Das gesamte Stück von Michael Frayn ist mehr oder weniger ein Stück im Stück. Die Kulisse entspricht einer üblichen Bühnenkulisse einer Innenansicht eines Hauses – perfekt für die Komödie „Nackte Tatsachen“, die versucht wird, irgendwie brauchbar auf die Bühne zu bringen. Das Szenario: die Generalprobe. Und wer hätte es gedacht: natürlich klappt absolut nichts so, wie es funktionieren soll. Norman Hacker als Regisseur verzweifelt an seinen unfähigen Darstellern, die wenige Stunden vor der Premiere weder Text noch Ablauf kennen, erzürnt sich an ihren Fehlern und wird am ehesten noch das, was man einen Antagonisten nennen könnte. In Anbetracht seiner Ensemble-Crew, die wohl jeden Inszenierenden auf die Palme bringen würde, kein großes Wunder: sie patzen durchgehend, lassen die Gegenstände einfach stehen oder wirken einfach vollkommen fehl am Platz. Hacker schreit und flucht seine Chaos-Truppe nieder (übrigens mit den tatsächlichen Namen der Darsteller) – und dennoch ist dieses erste Szenario noch das harmloseste.

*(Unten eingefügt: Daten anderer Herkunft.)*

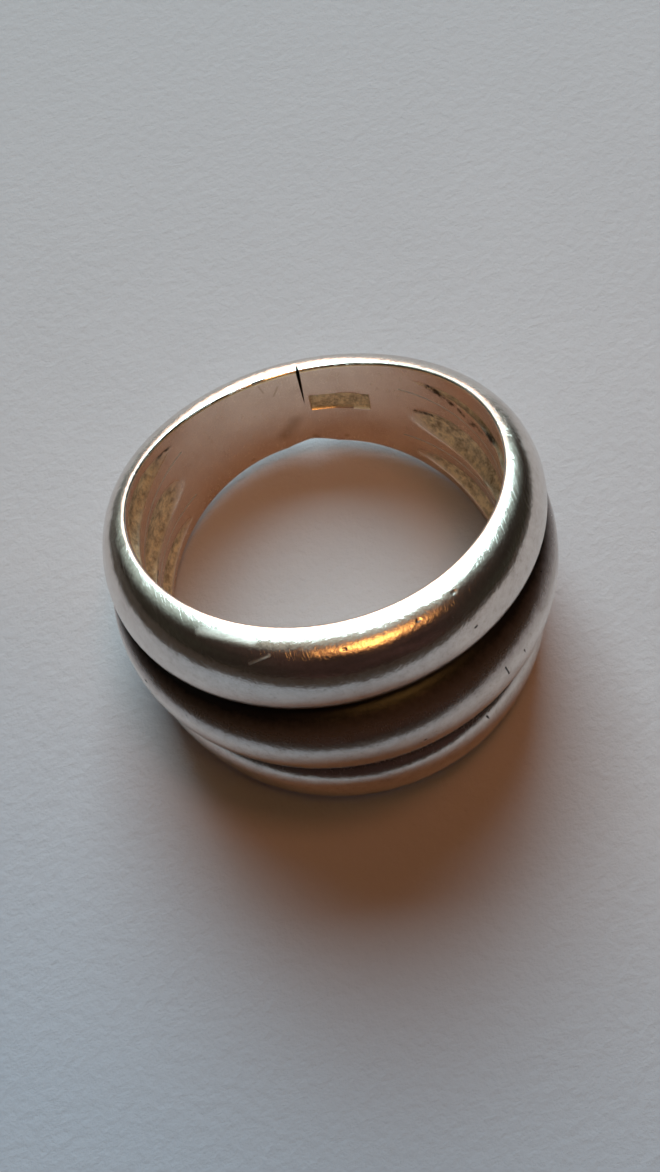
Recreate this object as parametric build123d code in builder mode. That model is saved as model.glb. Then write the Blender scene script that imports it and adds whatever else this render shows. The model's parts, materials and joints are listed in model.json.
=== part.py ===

Im zweiten Akt befindet sich „Nackte Tatsachen“ mitten auf Tour. Routine hat sich zwar eingependelt, nichtsdestotrotz haben sich die Akteure auf der Bühne allesamt in die Haare bekommen dank sexueller Irrungen und Wirrungen. Die Kulisse ist um 180° Grad gedreht, der Blickwinkel verschiebt sich. Das Stück läuft für das Publikum zum zweiten Mal ab, dieses Mal allerdings mit ordentlichem Treiben im Hintergrund.
Der dritte und letzte Akt ist die finale, abschließende Vorstellung. Hier klappt nun wirklich überhaupt nichts mehr, die Darsteller sind entweder total erschöpft oder bereits Alkoholiker. Der Wahnsinn mündet in der absoluten Eskalation. Wo auch sonst, vertraut man dem Titel und dem Versprechen von Kušej, dem Namen treu zu bleiben.
Selbst wenn man mit einigen Requisiten spielt, ist das knapp zweieinhalbstündige Vergnügen allen voran eines: Dialog- und Ensembletheater. Alles steht und fällt, wie auch beim Stück im Stück, durch die Schauspieler. Im Residenztheater braucht man sich hier keine Sorgen zu machen, bei Kušejs Auswahl erst recht nicht, denn jede Person passt perfekt in die Rolle und geht auf ihre oder seine Weise darin auf. Ganz besonders fabelhaft sind dabei Thomas Loibl mit großem, schwarzem Schnauzer und absoluter Tollpatschigkeit, genauso wie Sophie von Kessel als Hausdame Frau Klacker, deren Hauptaufgabe letztendlich darin besteht, ununterbrochen Sardinen auf die Bühne zu bringen. Prinzipiell haben hier aber jede und jeder die wunderbare Chance, endlich mal das komödiantische Talent auszupacken, bedenkt man die faktisch ausnahmslosen großen Dramen oder Tragödien auf der großen Resi-Bühne.
Textlich geht es teils messerscharf zu, etliche Wortwitze zünden genauso wie geplant, fast kein Gag geht daneben. Selten, wirklich ganz selten, funktioniert ein Witz nicht ganz so wie erhofft, aber der nächste folgt nur kurz darauf und schlägt beim dauerlachenden Publikum wieder bestens ein. Selbst Seitenhiebe auf die Nachbarn in der Maximilianstraße kann man sich nicht verkneifen, als der Regisseur nach dem tausendsten Textfehler zu Genija Rykova als Vicki sagt: „Wir wissen, dass du vom Haus gegenüber der Hauptstraße kommst, wo die Schauspieler ihre Texte selber schreiben“. Martin Kušej gelingt damit letztendlich genau das, was er wollte: eine irrsinnige und vor allem irrsinnig witzige Komödie, die einen bitter nötigen Kontrast zum üblichen Programm im Haupthaus bietet. Am Ende des ausufernden Schlussapplauses wirft Thomas Loibl übrigens eine Sardine ins Publikum. Konsequent.